WHAT TO WORK ON:
All lines from the one with "loop_slab();" through the one with "bpy.data.objects.remove(obj)", and only those, are to be reproduced exactly, both ends included.

>> begin

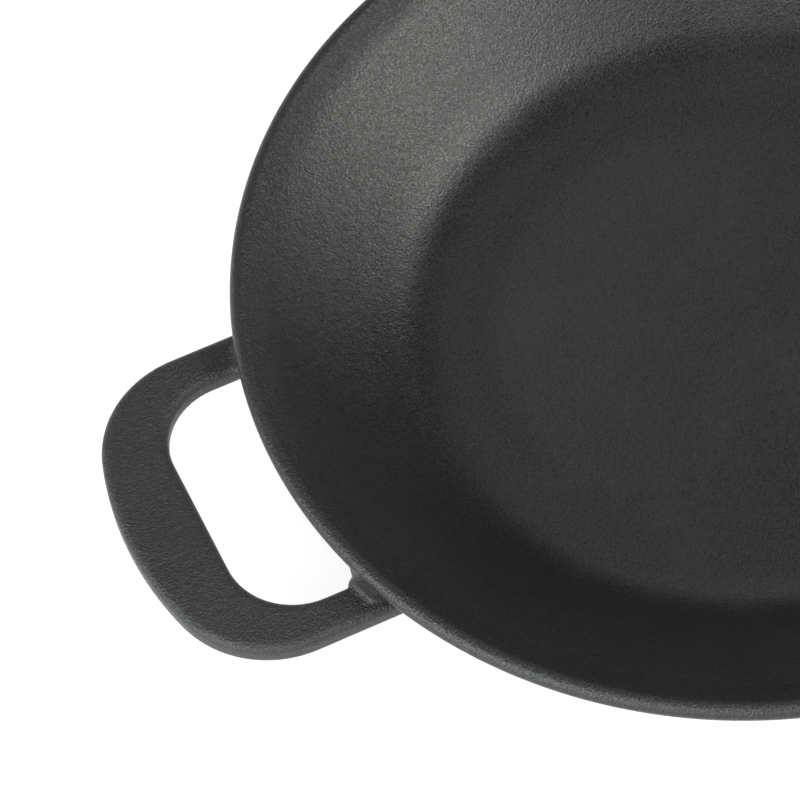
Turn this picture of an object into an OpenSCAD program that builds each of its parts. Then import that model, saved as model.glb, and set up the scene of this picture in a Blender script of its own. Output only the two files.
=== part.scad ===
// Two-handled shallow pan, cast in one pour of iron.
// Units are millimetres. +Z is up and the pan stands on the plane Z = 0.
// The origin is the centre of the underside. The two handles lie along the X axis.

/* [Bowl] */
// Diameter across the outside of the rim
rim_d = 300; // [270:5:330]
// Height from the table to the crest of the rim
pan_h = 37; // [36:1:44]
// Diameter of the flat cooking floor
floor_d = 166; // [156:2:172]
// Thickness of the floor and of the wall
metal_t = 5; // [4:0.5:5]
// Inside radius of the bend between the floor and the wall
bend_r = 45; // [40:1:50]
// Inside radius of the long curve up the wall
wall_r = 400; // [320:20:480]
// Thickness of the round bead along the rim
bead_d = 5.8; // [5.2:0.2:8]

/* [Handles] */
// How far the loop reaches out from the rim
loop_reach = 46.7; // [40:0.1:54]
// Width across the two arms of the loop
loop_w = 106; // [96:1:116]
// Width of the grip bar, measured away from the pan
bar_w = 22.9; // [18:0.1:26]
// Width of each arm
arm_w = 12.5; // [10:0.5:15]
// Thickness of the loop
loop_t = 7.5; // [6:0.5:9]
// Height of the loop's top face below the crest of the rim
loop_drop = 12; // [10:0.5:13]
// Radius of the loop's outside corners
corner_out_r = 33; // [26:1:38]
// Radius of the loop's inside corners
corner_in_r = 21; // [16:1:24]
// Radius of the long curve on the outside of the grip bar
crown_r = 105; // [90:5:160]
// Rounding of the loop's long edges
edge_r = 2; // [1:0.25:2.5]

/* [Roots] */
// How far the foot of a root's sweep stays inside the edge of the rim
root_inset = 1.5; // [0.5:0.5:3]

/* [Hidden] */

IRON = [0.16, 0.16, 0.165];
EXTRA = 1;                 // reach past a face that is cut
SINK = 1;                  // depth of a root inside the wall
WALL_STEPS = 8;            // steps along the wall's curve

// bowl section, drawn in the plane of radius and height
rim_r = rim_d / 2;
floor_r = floor_d / 2;
bead_r = bead_d / 2;
bead_at = [rim_r - bead_r, pan_h - bead_r];
bend_at = [floor_r, metal_t + bend_r];
// the wall's curve carries on from the bend and ends where it touches the bead, so its centre
// lies bend_gap from the bend's centre and bead_gap from the bead's
bend_to_bead = norm(bead_at - bend_at);
toward_bead = (bead_at - bend_at) / bend_to_bead;
bend_gap = wall_r - bend_r;
bead_gap = wall_r + bead_r;
along = (pow(bend_gap, 2) - pow(bead_gap, 2) + pow(bend_to_bead, 2)) / (2 * bend_to_bead);
aside = sqrt(pow(bend_gap, 2) - pow(along, 2));
wall_at = bend_at + along * toward_bead + aside * [-toward_bead[1], toward_bead[0]];
turn_a = atan2(bend_at[1] - wall_at[1], bend_at[0] - wall_at[0]);
end_a = atan2(bead_at[1] - wall_at[1], bead_at[0] - wall_at[0]);

// loop, drawn in plan with the pan's centre at the origin
loop_x = rim_r + loop_reach;
hole_x = loop_x - bar_w;
hole_w = loop_w - 2 * arm_w;
loop_top = pan_h - loop_drop;
loop_low = loop_top - loop_t;
edge_steps = [0, 45, 90];  // stations round a rounded edge

// roots
root_top = pan_h - bead_d;
root_r = rim_r - root_inset;
sink_in = SINK / cos(end_a);   // the same depth, measured level

// points on an arc round centre c, from angle a to angle b
function arc(c, r, a, b, n = 8) =
    [for (i = [0 : n]) let (t = a + (b - a) * i / n) c + r * [cos(t), sin(t)]];
// radius of the wall's outside at height z
function skin_r(z) = wall_at[0] + sqrt(pow(wall_r + metal_t, 2) - pow(wall_at[1] - z, 2));
// inset and height of a rounded edge at angle a, below the face it meets
function edge_inset(a) = edge_r * (1 - sin(a));
function edge_depth(a) = edge_r * (1 - cos(a));

// bend and wall together, at depth t below the inside
function skin(t) = concat(
    arc(bend_at, bend_r + t, -90, turn_a),
    [for (i = [1 : WALL_STEPS]) let (a = turn_a + (end_a - turn_a) * i / WALL_STEPS)
        wall_at + (wall_r + t) * [cos(a), sin(a)]]
);
// the same points in the opposite order
function reversed(points) = [for (i = [len(points) - 1 : -1 : 0]) points[i]];

module bowl_section() {
    polygon(concat([[0, 0]], skin(metal_t), reversed(skin(0)), [[0, metal_t]]));
    translate(bead_at) circle(bead_r, $fn = 72);
}

module pan_body() {
    color(IRON) rotate_extrude($fn = 180) bowl_section();
}

// outside of the loop in plan, moved in by inset: two arms, a crown, and corners that touch both
module loop_outline(inset) {
    half = loop_w / 2 - inset;
    r = corner_out_r - inset;
    crown = crown_r - inset;
    crown_x = loop_x - crown_r;
    corner = [crown_x + sqrt(pow(crown - r, 2) - pow(half - r, 2)), half - r];
    tip_a = atan2(corner[1], corner[0] - crown_x);
    side = concat(arc([crown_x, 0], crown, 0, tip_a, 12), arc(corner, r, tip_a, 90, 16));
    polygon(concat(
        [[0, -half]],
        [for (i = [len(side) - 1 : -1 : 1]) [side[i][0], -side[i][1]]],
        side,
        [[0, half]]
    ));
}

// finger hole in plan, grown by grow
module hole_outline(grow) {
    half = hole_w / 2 + grow;
    r = corner_in_r + grow;
    x = hole_x + grow;
    translate([0, -half + r]) square([x, 2 * (half - r)]);
    translate([0, -half]) square([x - r, 2 * half]);
    for (s = [-1, 1]) translate([x - r, s * (half - r)]) circle(r, $fn = 64);
}

// an outline drawn up from height z_low to height z_high
module slab(z_low, z_high) {
    translate([0, 0, z_low]) linear_extrude(z_high - z_low) children();
}

// the whole loop as a slab with rounded long edges
module loop_slab() {
    hull() for (a = edge_steps)
        slab(loop_low + edge_depth(a), loop_top - edge_depth(a)) loop_outline(edge_inset(a));
}

// a step of the flare round the hole's top edge, from station a to station b
module flare(a, b) {
    hull() {
        slab(loop_top - edge_depth(a), loop_top + EXTRA) hole_outline(edge_inset(a));
        slab(loop_top - edge_depth(b), loop_top) hole_outline(edge_inset(b));
    }
}

// the finger hole, flared where it meets the top and the bottom face
module finger_hole() {
    slab(loop_low - EXTRA, loop_top + EXTRA) hole_outline(0);
    for (i = [1 : len(edge_steps) - 1]) {
        flare(edge_steps[i - 1], edge_steps[i]);
        translate([0, 0, loop_top + loop_low]) mirror([0, 0, 1])
            flare(edge_steps[i - 1], edge_steps[i]);
    }
}

// everything inside the pan's outer skin, less the depth that a root sinks in
module inside_skin() {
    z_low = loop_low - EXTRA;
    z_top = root_top + EXTRA;
    translate([0, 0, z_low]) cylinder(
        h = z_top - z_low, r1 = skin_r(z_low) - sink_in, r2 = skin_r(z_top) - sink_in, $fn = 180);
}

// section of a root: it sweeps up from the loop's top face to the underside of the bead
module root_section() {
    z_low = loop_low + edge_r;
    lap_z = loop_top - edge_r / 2;
    inner_r = skin_r(z_low) - sink_in;
    run = root_r - skin_r(root_top);
    polygon(concat(
        [[inner_r, z_low], [root_r, z_low]],
        [for (a = [0 : 15 : 90]) [root_r - run * sin(a), lap_z + (root_top - lap_z) * (1 - cos(a))]],
        [[inner_r, root_top]]
    ));
}

module root(side) {
    mid_y = side * (loop_w - arm_w) / 2;
    intersection() {
        rotate(asin(mid_y / rim_r))
            translate([0, arm_w, 0]) rotate([90, 0, 0]) linear_extrude(2 * arm_w) root_section();
        translate([0, mid_y - arm_w / 2, loop_low]) cube([loop_x, arm_w, root_top]);
    }
}

module loop_handle() {
    difference() {
        union() {
            difference() {
                loop_slab();
                finger_hole();
            }
            for (side = [-1, 1]) root(side);
        }
        inside_skin();
    }
}

module right_handle() {
    color(IRON) loop_handle();
}

module left_handle() {
    color(IRON) rotate(180) loop_handle();
}

pan_body();
left_handle();
right_handle();
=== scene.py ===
# Two-handled cast iron pan: its looks, lights and camera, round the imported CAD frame. Metres, +Z up.
import math

import bmesh
import bpy
import numpy as np
from mathutils import Matrix, Vector


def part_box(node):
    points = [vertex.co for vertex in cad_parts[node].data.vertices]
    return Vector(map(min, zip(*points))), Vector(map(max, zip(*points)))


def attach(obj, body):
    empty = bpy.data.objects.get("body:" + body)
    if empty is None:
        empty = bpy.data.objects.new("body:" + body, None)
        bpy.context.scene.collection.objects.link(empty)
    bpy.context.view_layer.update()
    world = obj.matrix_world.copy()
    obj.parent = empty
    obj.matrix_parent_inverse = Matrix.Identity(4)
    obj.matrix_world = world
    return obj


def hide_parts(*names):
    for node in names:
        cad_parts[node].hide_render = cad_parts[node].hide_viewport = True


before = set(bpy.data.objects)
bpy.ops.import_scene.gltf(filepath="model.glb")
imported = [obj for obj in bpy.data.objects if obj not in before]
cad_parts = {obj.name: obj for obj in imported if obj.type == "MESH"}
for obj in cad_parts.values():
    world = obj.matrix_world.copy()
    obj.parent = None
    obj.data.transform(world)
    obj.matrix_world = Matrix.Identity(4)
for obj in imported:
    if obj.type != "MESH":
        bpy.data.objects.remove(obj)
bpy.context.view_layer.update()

# ---------------------------------------------------------------- sizes from the frame
BODY = "pan"
PAN_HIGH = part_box("pan_body")[1]
LOOP_LOW, LOOP_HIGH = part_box("right_handle")
RIM_R = PAN_HIGH.x
PAN_H = PAN_HIGH.z
LOOP_BOTTOM = LOOP_LOW.z
LOOP_X = LOOP_HIGH.x       # how far out a loop reaches
LOOP_HALF = LOOP_HIGH.y    # half of a loop's length along the rim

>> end

EXERCISE ANSWER:
                loop_slab();
                finger_hole();
            }
            for (side = [-1, 1]) root(side);
        }
        inside_skin();
    }
}

module right_handle() {
    color(IRON) loop_handle();
}

module left_handle() {
    color(IRON) rotate(180) loop_handle();
}

pan_body();
left_handle();
right_handle();
=== scene.py ===
# Two-handled cast iron pan: its looks, lights and camera, round the imported CAD frame. Metres, +Z up.
import math

import bmesh
import bpy
import numpy as np
from mathutils import Matrix, Vector


def part_box(node):
    points = [vertex.co for vertex in cad_parts[node].data.vertices]
    return Vector(map(min, zip(*points))), Vector(map(max, zip(*points)))


def attach(obj, body):
    empty = bpy.data.objects.get("body:" + body)
    if empty is None:
        empty = bpy.data.objects.new("body:" + body, None)
        bpy.context.scene.collection.objects.link(empty)
    bpy.context.view_layer.update()
    world = obj.matrix_world.copy()
    obj.parent = empty
    obj.matrix_parent_inverse = Matrix.Identity(4)
    obj.matrix_world = world
    return obj


def hide_parts(*names):
    for node in names:
        cad_parts[node].hide_render = cad_parts[node].hide_viewport = True


before = set(bpy.data.objects)
bpy.ops.import_scene.gltf(filepath="model.glb")
imported = [obj for obj in bpy.data.objects if obj not in before]
cad_parts = {obj.name: obj for obj in imported if obj.type == "MESH"}
for obj in cad_parts.values():
    world = obj.matrix_world.copy()
    obj.parent = None
    obj.data.transform(world)
    obj.matrix_world = Matrix.Identity(4)
for obj in imported:
    if obj.type != "MESH":
        bpy.data.objects.remove(obj)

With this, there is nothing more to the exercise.